> [WORK INSTRUCTIONS]: Copy nothing but the lines below running from the line containing "export_step(solids[0] if len(solids)" through the line containing "cad_parts[node].hide_render = cad_parts[node].hide_viewport", both end lines included.

> [DATASET EXCERPT]:
[Begin]

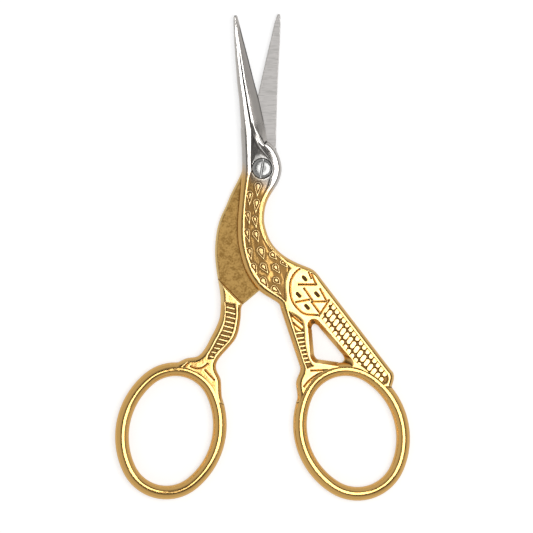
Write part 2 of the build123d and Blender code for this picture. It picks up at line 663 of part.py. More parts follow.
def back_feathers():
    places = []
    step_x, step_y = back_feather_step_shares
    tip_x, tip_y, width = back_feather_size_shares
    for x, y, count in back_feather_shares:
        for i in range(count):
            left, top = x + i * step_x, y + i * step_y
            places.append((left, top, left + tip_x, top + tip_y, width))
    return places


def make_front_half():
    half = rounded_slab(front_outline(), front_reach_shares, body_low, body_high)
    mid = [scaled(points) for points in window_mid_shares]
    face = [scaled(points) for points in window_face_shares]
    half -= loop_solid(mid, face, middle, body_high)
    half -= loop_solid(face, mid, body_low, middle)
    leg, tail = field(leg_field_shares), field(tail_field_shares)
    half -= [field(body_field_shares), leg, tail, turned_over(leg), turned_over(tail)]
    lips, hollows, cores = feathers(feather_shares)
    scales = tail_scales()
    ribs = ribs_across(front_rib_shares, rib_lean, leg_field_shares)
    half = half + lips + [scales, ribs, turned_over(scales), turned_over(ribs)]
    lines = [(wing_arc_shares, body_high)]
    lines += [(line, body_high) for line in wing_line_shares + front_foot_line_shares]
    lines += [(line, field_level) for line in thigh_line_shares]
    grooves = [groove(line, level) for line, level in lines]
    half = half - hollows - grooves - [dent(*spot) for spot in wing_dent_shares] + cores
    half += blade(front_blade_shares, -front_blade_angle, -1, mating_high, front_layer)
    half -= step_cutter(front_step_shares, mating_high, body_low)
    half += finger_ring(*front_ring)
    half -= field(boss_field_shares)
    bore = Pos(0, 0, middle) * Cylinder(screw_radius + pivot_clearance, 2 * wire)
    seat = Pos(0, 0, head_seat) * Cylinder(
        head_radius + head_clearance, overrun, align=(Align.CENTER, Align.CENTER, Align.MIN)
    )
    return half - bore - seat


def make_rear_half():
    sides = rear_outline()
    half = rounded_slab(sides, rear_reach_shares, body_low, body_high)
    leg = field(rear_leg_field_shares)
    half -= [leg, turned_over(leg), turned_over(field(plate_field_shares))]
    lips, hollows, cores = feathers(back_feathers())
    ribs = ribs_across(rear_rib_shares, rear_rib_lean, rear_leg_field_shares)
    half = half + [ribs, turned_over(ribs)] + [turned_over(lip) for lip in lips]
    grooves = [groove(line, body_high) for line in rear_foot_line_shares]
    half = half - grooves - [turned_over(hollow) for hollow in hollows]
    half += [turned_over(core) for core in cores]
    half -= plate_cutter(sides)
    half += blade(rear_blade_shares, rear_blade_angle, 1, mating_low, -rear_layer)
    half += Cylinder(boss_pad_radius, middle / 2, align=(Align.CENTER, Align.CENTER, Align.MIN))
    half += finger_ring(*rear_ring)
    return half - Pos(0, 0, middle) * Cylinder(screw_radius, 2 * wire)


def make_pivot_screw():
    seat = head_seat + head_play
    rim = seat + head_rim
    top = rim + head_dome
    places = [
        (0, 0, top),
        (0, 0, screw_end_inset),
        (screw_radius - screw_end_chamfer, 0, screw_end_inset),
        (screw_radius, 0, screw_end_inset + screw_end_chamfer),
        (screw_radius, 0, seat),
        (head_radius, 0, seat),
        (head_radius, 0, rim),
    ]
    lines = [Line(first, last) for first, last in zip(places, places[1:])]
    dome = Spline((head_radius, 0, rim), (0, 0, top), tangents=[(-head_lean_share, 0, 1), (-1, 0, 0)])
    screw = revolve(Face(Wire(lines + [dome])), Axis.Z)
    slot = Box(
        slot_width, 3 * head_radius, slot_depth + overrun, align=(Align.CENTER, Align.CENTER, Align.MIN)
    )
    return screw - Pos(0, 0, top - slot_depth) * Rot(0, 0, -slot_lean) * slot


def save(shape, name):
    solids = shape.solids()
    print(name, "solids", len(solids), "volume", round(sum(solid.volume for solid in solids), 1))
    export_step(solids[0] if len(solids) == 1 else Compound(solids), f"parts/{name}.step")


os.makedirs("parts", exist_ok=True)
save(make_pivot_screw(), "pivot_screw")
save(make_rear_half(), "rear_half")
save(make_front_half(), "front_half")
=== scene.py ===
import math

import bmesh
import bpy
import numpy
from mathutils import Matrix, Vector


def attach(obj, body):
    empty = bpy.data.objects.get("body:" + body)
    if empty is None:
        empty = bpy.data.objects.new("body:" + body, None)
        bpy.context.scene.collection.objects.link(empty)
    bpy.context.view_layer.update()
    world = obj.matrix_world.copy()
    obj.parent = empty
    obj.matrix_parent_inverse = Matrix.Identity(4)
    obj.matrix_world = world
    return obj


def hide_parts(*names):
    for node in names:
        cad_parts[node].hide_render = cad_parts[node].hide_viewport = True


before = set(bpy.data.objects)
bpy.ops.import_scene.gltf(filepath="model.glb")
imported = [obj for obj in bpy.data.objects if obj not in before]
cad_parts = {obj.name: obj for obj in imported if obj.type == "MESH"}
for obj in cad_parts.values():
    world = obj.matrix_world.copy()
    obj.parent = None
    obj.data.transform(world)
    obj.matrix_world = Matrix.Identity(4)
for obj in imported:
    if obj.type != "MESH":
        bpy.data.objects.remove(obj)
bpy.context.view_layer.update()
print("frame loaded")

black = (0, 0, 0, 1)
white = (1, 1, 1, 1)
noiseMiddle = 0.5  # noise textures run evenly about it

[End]

> [TASK OUTPUT]:
    export_step(solids[0] if len(solids) == 1 else Compound(solids), f"parts/{name}.step")


os.makedirs("parts", exist_ok=True)
save(make_pivot_screw(), "pivot_screw")
save(make_rear_half(), "rear_half")
save(make_front_half(), "front_half")
=== scene.py ===
import math

import bmesh
import bpy
import numpy
from mathutils import Matrix, Vector


def attach(obj, body):
    empty = bpy.data.objects.get("body:" + body)
    if empty is None:
        empty = bpy.data.objects.new("body:" + body, None)
        bpy.context.scene.collection.objects.link(empty)
    bpy.context.view_layer.update()
    world = obj.matrix_world.copy()
    obj.parent = empty
    obj.matrix_parent_inverse = Matrix.Identity(4)
    obj.matrix_world = world
    return obj


def hide_parts(*names):
    for node in names:
        cad_parts[node].hide_render = cad_parts[node].hide_viewport = True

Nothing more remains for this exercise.